Committee recommends City Council enact taproom license
WILLMAR -- No one has yet proposed establishing a small brewery here with a taproom where the beer is consumed on-site.
But if someone does, the city could have an ordinance ready to allow it.
The Public Works/Safety Committee is recommending the City Council direct the city attorney to draft a new ordinance amending city code to establish an on-sale brewer taproom license category.
The full council will consider the recommendation at its regular meeting Monday night.
The committee approved the recommendation this week after City Clerk-Treasurer Kevin Halliday said the city has received a request to create a new category of liquor license to accommodate the unique retailing venue of breweries and brew pubs.
The request was made to Halliday via email by an individual Halliday thought was not local. Halliday did not identify the individual.

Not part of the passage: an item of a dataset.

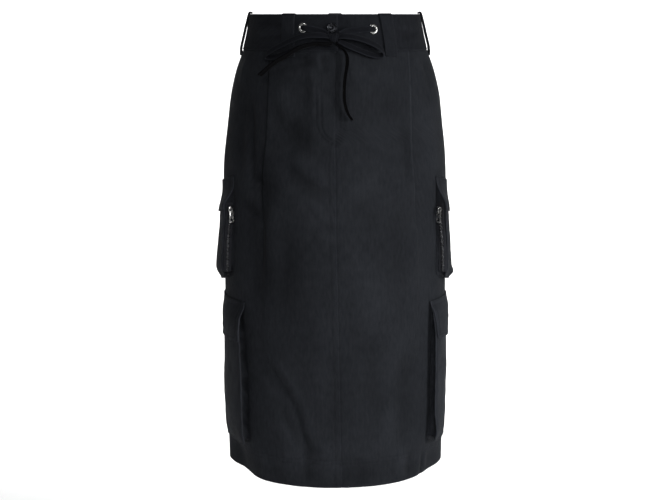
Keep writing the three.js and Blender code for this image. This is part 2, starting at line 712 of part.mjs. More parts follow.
function pullTab() {
  const { halfWidth, top, length, thickness, chamfer, corner } = pull;
  const { slotHalf, slotBottom, holeRadius, holeRise } = pull;
  const foot = top - length;
  const outline = new THREE.Shape();
  outline.moveTo(-halfWidth + chamfer, top);
  outline.lineTo(-halfWidth, top - chamfer);
  outline.lineTo(-halfWidth, foot + corner);
  outline.absarc(-halfWidth + corner, foot + corner, corner, Math.PI, 1.5 * Math.PI, false);
  outline.absarc(halfWidth - corner, foot + corner, corner, 1.5 * Math.PI, 2 * Math.PI, false);
  outline.lineTo(halfWidth, top - chamfer);
  outline.lineTo(halfWidth - chamfer, top);
  const slot = shapeFrom([[-slotHalf, -top], [-slotHalf, slotBottom], [slotHalf, slotBottom], [slotHalf, -top]]);
  const hole = new THREE.Path().absarc(0, foot + holeRise, holeRadius, 0, 2 * Math.PI, true);
  outline.holes.push(slot, hole);
  const tab = new THREE.ExtrudeGeometry(outline, { depth: thickness, bevelEnabled: false, curveSegments: 5 });
  return tab.translate(0, 0, -thickness / 2);
}

// Drawcord

function tapeStretch({ across, startWidth = tape.width, route }) {
  const width = new THREE.Vector3(...across).normalize();
  const points = route.map((point) => new THREE.Vector3(...point));
  return clothWall([-0.5, 0.5].map((share) => points.map((point, j) => (
    point.clone().addScaledVector(width, share * (j < 2 ? startWidth : tape.width))
  ))), tape.thickness);
}

function knotSolid() {
  const ball = new THREE.SphereGeometry(1, 14, 9);
  ball.scale(knot.halfX, knot.halfY, knot.halfZ);
  return ball.translate(knot.x, knot.y, knot.z);
}

// The whole skirt

for (const side of sides) {
  const { name } = side;
  addPiece(`front_panel_${name}`, frontPanel(side), 'twill');
  for (const pocket of [upperPocket, lowerPocket]) {
    addPiece(`pocket_${pocket.name}_${name}`, pocketTray(pocket, side), 'twill');
    addPiece(`flap_${pocket.name}_${name}`, pocketFlap(pocket, side), 'twill');
  }
  addPiece(`zip_${name}`, zipStrip(side), 'zipTape');
  addPiece(`slider_${name}`, sliderSolid(), 'steel', hingeFrame(side));
  addPiece(`zip_pull_${name}`, pullTab(), 'steel', hingeFrame(side));
}
addPiece('back_panel', backPanel(), 'twill');
addPiece('waistband', waistband(), 'band');
for (const loop of beltLoops) addPiece(`belt_loop_${loop.name}`, beltLoop(loop), 'twill');
for (const { name, along, depth } of eyelets) {
  addPiece(`eyelet_${name}`, eyelet(), 'steel', frameOn(along, depth, bandFace + seamGap));
}
addPiece('button', buttonDisc(), 'button', frameOn(button.along, button.depth, bandFace + 2 * seamGap));
addPiece('drawcord_knot', knotSolid(), 'cord');
for (const stretch of drawcord) addPiece(`drawcord_${stretch.name}`, tapeStretch(stretch), 'cord');

export default skirt;
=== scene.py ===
# A cargo utility skirt in dark cotton twill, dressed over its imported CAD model.
# Sizes in the settings are millimetres, as in the CAD; meshes are made in metres.
# "along" runs round the body from the centre front to the wearer's left, "depth" down from the band's top
# and "lift" outwards from the middle of the cloth.

import math
from contextlib import contextmanager

import bmesh
import bpy
import numpy as np
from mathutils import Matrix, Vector


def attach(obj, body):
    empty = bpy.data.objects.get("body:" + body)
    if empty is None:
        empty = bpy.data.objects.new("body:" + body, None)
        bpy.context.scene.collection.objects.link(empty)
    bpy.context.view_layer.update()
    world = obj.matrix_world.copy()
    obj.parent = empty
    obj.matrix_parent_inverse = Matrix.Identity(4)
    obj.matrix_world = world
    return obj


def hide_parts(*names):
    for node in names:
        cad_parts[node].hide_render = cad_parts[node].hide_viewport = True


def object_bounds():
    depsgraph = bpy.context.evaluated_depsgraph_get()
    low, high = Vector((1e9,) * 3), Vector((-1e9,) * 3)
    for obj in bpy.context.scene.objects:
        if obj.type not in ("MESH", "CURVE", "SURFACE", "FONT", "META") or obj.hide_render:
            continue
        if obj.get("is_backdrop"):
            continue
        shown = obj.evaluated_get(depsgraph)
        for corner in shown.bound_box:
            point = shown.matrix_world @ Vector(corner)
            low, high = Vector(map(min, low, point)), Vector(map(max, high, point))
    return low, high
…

Halliday said the Legislature established a law in 2011 that allows municipalities to create a special on-sale category for breweries and brew pubs called a taproom license that would allow the brewery or brew pub to sell their products for consumption on the premises.

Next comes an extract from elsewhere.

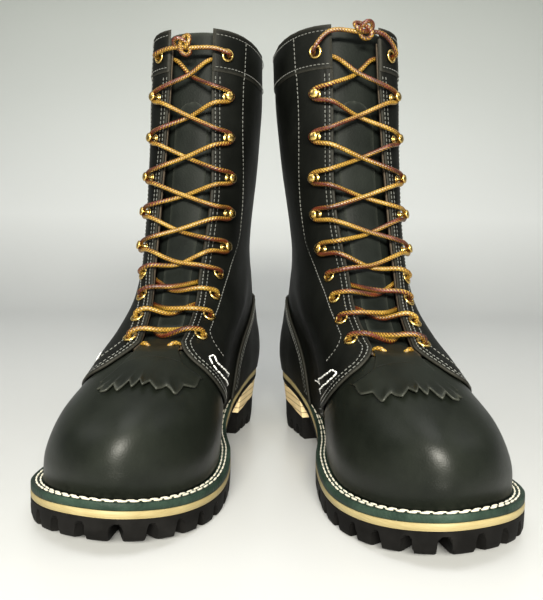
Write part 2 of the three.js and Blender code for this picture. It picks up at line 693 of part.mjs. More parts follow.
function lace(surface) {
  const inside = laceHalf(surface, 1, -1);
  const outside = laceHalf(surface, -1, 1);
  const [row, x] = EYELETS[0];
  const bar = [-x, -8, 8, x].map((place) => surface.front(row, place, -5.7));
  const centre = surface.front(KNOT.row, KNOT.x, KNOT.distance);
  const path = [centre, ...outside.reverse(), ...bar, ...inside, centre.clone().add(new THREE.Vector3(0, 0, 1))];
  const tube = sweep(path, LACE_RADIUS, LACE_SIDES);
  const knot = new THREE.SphereGeometry(KNOT.radius, 10, 6).scale(1, 0.7, 1).translate(centre.x, centre.y, centre.z);
  return join(tube, [knot]);
}

// ---------------------------------------------------------------- assembly

function buildBoot({ name, x, y, turn, mirror, lean, spread }) {
  const surface = makeSurface({ lean, spread });
  const pieces = {
    ...soleUnit(),
    vamp: [vamp(surface), LEATHER],
    toe_box: [toeBox(surface), EDGE_LEATHER],
    counter: [counter(surface), LEATHER],
    quarter_medial: [quarter(surface, 1), LEATHER],
    quarter_lateral: [quarter(surface, -1), LEATHER],
    eyelet_strip_medial: [facingStay(surface, 1), BRASS],
    eyelet_strip_lateral: [facingStay(surface, -1), BRASS],
    collar_band: [collarBand(surface), LEATHER],
    backstay: [backstay(surface), LEATHER],
    tongue: [tongue(surface), LEATHER],
    kiltie: [kiltieTop(surface), LEATHER],
    kiltie_fringe: [kiltieFringe(surface), LEATHER],
    lace: [lace(surface), LACE],
  };
  const boot = new THREE.Group();
  for (const [piece, [geometry, finish]] of Object.entries(pieces)) {
    const mesh = new THREE.Mesh(geometry, finish);
    mesh.name = `${name}_${piece}`;
    boot.add(mesh);
  }
  for (const [sideName, side] of [["medial", 1], ["lateral", -1]]) {
    HOOKS.forEach(([row, offset], i) => {
      const mesh = hook(surface, row, side * offset);
      mesh.name = `${name}_hook_${sideName}_${i + 1}`;
      boot.add(mesh);
    });
  }
  boot.scale.x = mirror;
  boot.rotation.z = toRadians(turn);
  boot.position.set(x, y, 0);
  return boot;
}

const pair = new THREE.Group();
for (const boot of BOOTS) pair.add(buildBoot(boot));

export default pair;
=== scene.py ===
"""A pair of tall black leather lace-up fire boots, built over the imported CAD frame.

The upper is one smooth surface per boot. A place on it is an angle round the boot (0 toe,
90 inside, 180 heel, 270 outside) and a height fraction (0 sole, 1 collar). Leather panels,
seams, laces and hooks all sit at a distance from that surface. Sizes here are millimetres in
the boot's own frame, with +X to the boot's inside, and become metres where a mesh is made.
"""
import math

import bpy
import numpy as np
from mathutils import Matrix, Vector


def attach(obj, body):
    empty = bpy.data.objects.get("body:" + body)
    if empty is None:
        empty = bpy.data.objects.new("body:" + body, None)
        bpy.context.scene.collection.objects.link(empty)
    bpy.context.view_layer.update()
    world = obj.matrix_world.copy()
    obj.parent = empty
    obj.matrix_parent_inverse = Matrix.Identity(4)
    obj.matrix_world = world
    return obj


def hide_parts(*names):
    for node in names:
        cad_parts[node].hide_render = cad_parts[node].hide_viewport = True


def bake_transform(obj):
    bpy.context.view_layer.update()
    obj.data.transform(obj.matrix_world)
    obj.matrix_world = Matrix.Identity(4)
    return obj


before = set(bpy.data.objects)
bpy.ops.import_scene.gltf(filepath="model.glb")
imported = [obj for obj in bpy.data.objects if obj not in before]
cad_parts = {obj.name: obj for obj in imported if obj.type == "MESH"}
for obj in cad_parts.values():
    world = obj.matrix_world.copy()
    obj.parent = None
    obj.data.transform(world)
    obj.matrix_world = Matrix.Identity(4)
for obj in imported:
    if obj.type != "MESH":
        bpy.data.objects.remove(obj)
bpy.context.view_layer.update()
MM = 0.001

# ------------------------------------------------------------------ sizes shared with the CAD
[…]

Current city code restricts on-sale intoxicating liquor licenses to hotels and restaurants. In order to obtain an on-sale license under the current code, a license would need to have a significant percentage of gross sales derived from food.
This in contrast to the business model that a taproom or brewer would be seeking, said Halliday. He said brewery taproom operators simply want to have the ability for patrons to consume the on-premises brewed product.

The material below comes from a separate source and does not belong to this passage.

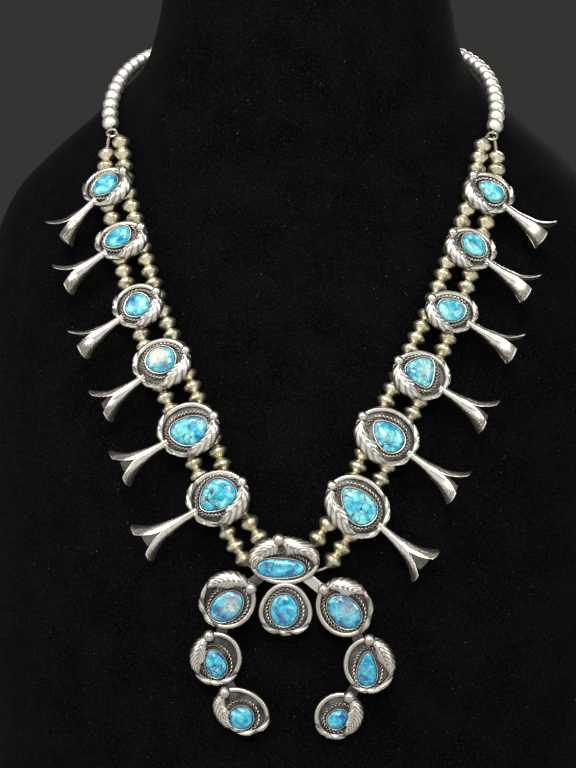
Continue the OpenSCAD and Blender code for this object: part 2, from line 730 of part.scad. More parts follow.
module blossom_node(side, i) {
    row = blossom_row(side, i);
    oval = row[PLATE];
    place = row[PLACE];
    ball_at = row[BALL];
    stem_at = row[STEM][0];
    edge = oval_r(oval, stem_at) - rim_d / 2;
    color(SILVER) {
        at_station(side, i)
            translate([place[0], place[1], 0]) {
                plate(oval);
                rim(oval, ball_at - 12, -84);
                bezel(row);
                leaf(row, ball_at + 10, 268);
                ball(oval, ball_at);
                translate([edge * cos(stem_at), edge * sin(stem_at), plate_t])
                    rotate([0, 0, stem_at])
                        rotate([0, 90, 0])
                            blossom(row[STEM][1] - edge);
            }
        loop_bar(side, i);
        loop(side, false, i);
        loop(side, true, i);
    }
}

module stone_node(side, i) {
    row = blossom_row(side, i);
    place = row[PLACE];
    color(TURQUOISE)
        at_station(side, i)
            translate([place[0], place[1], 0])
                stone(row);
}

// The pendant

PENDANT_ROWS = concat([PENDANT_TOP, PENDANT_DROP], PENDANT_ARMS);

module on_pendant_frame() {
    a = pendant_axes();
    multmatrix(frame(a[0], a[1], a[2], PENDANT_PLACE))
        children();
}

module pendant_setting(row, with_ball) {
    oval = row[PLATE];
    translate([row[PLACE][0], row[PLACE][1], 0]) {
        plate(oval);
        rim(oval, row[RIM_ENDS][0], row[RIM_ENDS][1]);
        bezel(row);
        if (len(row[LEAF_ENDS]) > 0)
            leaf(row, row[LEAF_ENDS][0], row[LEAF_ENDS][1]);
        if (with_ball)
            ball(oval, row[BALL]);
    }
}

module link_bar(a, b) {
    d = b - a;
    translate([(a[0] + b[0]) / 2, (a[1] + b[1]) / 2, overlap - link_t / 2])
        rotate([0, 0, atan2(d[1], d[0])])
            cube([norm(d), link_w, link_t], center = true);
}

// A tube for a thread, on a web from the plate
module bail(up) {
    bail_r = hole_r + bail_wall;
    translate([0, up, 0])
        difference() {
            union() {
                translate([0, 0, -plate_depth])
                    rotate([0, 90, 0])
                        cylinder(r = bail_r, h = bail_length, center = true);
                translate([-bail_length / 2, -bail_wall, -plate_depth])
                    cube([bail_length, 2 * bail_wall, plate_depth + overlap]);
            }
            translate([0, 0, -plate_depth])
                rotate([0, 90, 0])
                    cylinder(r = hole_r, h = bail_length + 1, center = true);
        }
}

module pendant_frame() {
    color(SILVER)
        on_pendant_frame() {
            for (i = [0 : len(PENDANT_ROWS) - 1])
                pendant_setting(PENDANT_ROWS[i], i != 1);
            translate([PENDANT_TOP[PLACE][0], PENDANT_TOP[PLACE][1], 0])
                leaf(PENDANT_TOP, TOP_SECOND_LEAF[0], TOP_SECOND_LEAF[1]);
            for (pair = LINKS)
                link_bar(PENDANT_ROWS[pair[0]][PLACE], PENDANT_ROWS[pair[1]][PLACE]);
            bail(UPPER_BAIL);
            bail(LOWER_BAIL);
        }
}

module pendant_stone(i) {
    row = PENDANT_ROWS[i];
    color(TURQUOISE)
        on_pendant_frame()
            translate([row[PLACE][0], row[PLACE][1], 0])
                stone(row);
}

// The bust: sections from the top of the neck down to the base

bust_heights = concat(
    neck_rise * NECK_HEIGHTS,
    [for (i = [3 : -1 : 0]) NECK_ROUTE[i][2]], [JUNCTION[2], OUTER_START[0][2]],
    [for (p = OUTER_ROUTE) p[2]],
    -base_drop * BASE_DEPTHS
);
bust_sections = concat(NECK_SECTIONS, SHOULDER_SECTIONS, CHEST_SECTIONS, BASE_SECTIONS);
first_carried = len(NECK_SECTIONS) + len(SHOULDER_SECTIONS);

function bust_half_width(row) = neck_w / 2 + (chest_w - neck_w) / 2 * row[WIDE];

// The front of a section. A carried one passes its gap behind the outer strand's bead.
function bust_front(row, i) =
    let (
        p = OUTER_ROUTE[i - first_carried],
        behind = throat * row[WIDEST],
        share = is_string(row[FRONT]) ? sqrt(1 - pow(p[0] / bust_half_width(row), 2)) : 1
    )
    is_string(row[FRONT])
        ? behind + (-p[1] - (bead_r + rest_gap) * 1.02 - behind) / share
        : throat + (chest_front - throat) * row[FRONT];

module neck_bust() {
    color(VELVET)
        skin([
            for (i = [0 : len(bust_sections) - 1])
                let (
                    row = bust_sections[i],
                    w = bust_half_width(row),
                    middle = -throat * row[WIDEST],
                    before = bust_front(row, i) + middle,
                    behind = throat * row[BACK] - middle
                )
                [
                    for (k = [0 : BUST_SIDES - 1])
                        let (a = -360 * k / BUST_SIDES)
                        [w * cos(a), middle + sin(a) * (sin(a) < 0 ? before : behind), bust_heights[i]]
                ]
        ]);
}

// Moves the nape's points to the frame of the base
module standing() {
    translate([0, (chest_front - throat * BASE_SECTIONS[3][BACK]) / 2, base_drop])
        children();
}

standing() {
    for (s = SIDES, i = STATIONS) {
        blossom_node(s[1], i);
        stone_node(s[1], i);
    }
    pendant_frame();
    for (i = [0 : len(PENDANT_STONES) - 1])
        pendant_stone(i);
    for (s = SIDES) {
        strand_beads(s[1], false);
        strand_beads(s[1], true);
        neck_beads(s[1]);
        neck_thread(s[1]);
        jump_ring(s[1]);
    }
    strand_thread(false);  // outer_thread
    strand_thread(true);  // inner_thread
    clasp();
    neck_bust();
}
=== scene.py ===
"""Squash blossom necklace on its neck bust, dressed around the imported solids.

Silver settings with turquoise stones, leaves, twisted wire and flared blossoms sit on two strands of
bench-made beads, and a crescent pendant hangs between them. Tables and modelling are in millimetres and
degrees; `Bench.settle` brings each finished piece to metres, in the frame of the bust's base.
"""

from __future__ import annotations

import json
import logging
import math
import random
from contextlib import contextmanager
from dataclasses import dataclass, field
from enum import Enum
from typing import Callable, Iterable, Iterator, Sequence

import bmesh
import bpy
import numpy as np
from mathutils import Matrix, Vector
from mathutils.kdtree import KDTree

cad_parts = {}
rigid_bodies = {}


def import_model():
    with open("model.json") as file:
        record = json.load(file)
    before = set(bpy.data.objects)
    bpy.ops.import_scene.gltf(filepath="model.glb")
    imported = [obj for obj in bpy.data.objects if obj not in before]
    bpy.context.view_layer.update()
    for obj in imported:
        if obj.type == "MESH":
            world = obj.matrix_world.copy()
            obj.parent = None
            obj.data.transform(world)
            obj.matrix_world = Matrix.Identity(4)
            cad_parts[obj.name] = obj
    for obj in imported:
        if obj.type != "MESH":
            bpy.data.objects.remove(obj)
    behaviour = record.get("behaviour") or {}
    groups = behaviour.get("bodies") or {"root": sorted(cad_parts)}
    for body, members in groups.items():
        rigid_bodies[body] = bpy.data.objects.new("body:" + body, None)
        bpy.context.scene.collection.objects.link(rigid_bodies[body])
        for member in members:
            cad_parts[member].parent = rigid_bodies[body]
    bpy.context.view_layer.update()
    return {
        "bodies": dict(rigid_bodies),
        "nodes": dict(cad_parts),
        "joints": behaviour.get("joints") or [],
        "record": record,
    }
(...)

"This is to see if the council has any appetite to add this new license,'' said Halliday. "It does not require food sales. The license fees are controlled by state statute.''
Planning and Development Director Bruce Peterson said he would recommend a location in a general business district, the central business district or the shopping mall district.
Speaking in favor of the proposal was downtown business owner Nick Davis. He said he looked into a similar business model in some detail last year. Davis said he did not make the request but was excited someone did.
"I believe it brings in a different crowd than a restaurant setting would,'' he said.
The committee asked Police Chief David Wyffels for his thoughts regarding another venue for serving alcohol.
Wyffels said he had no objection as long as the owners and operators exercise proper control and take proper measures to not serve to minors.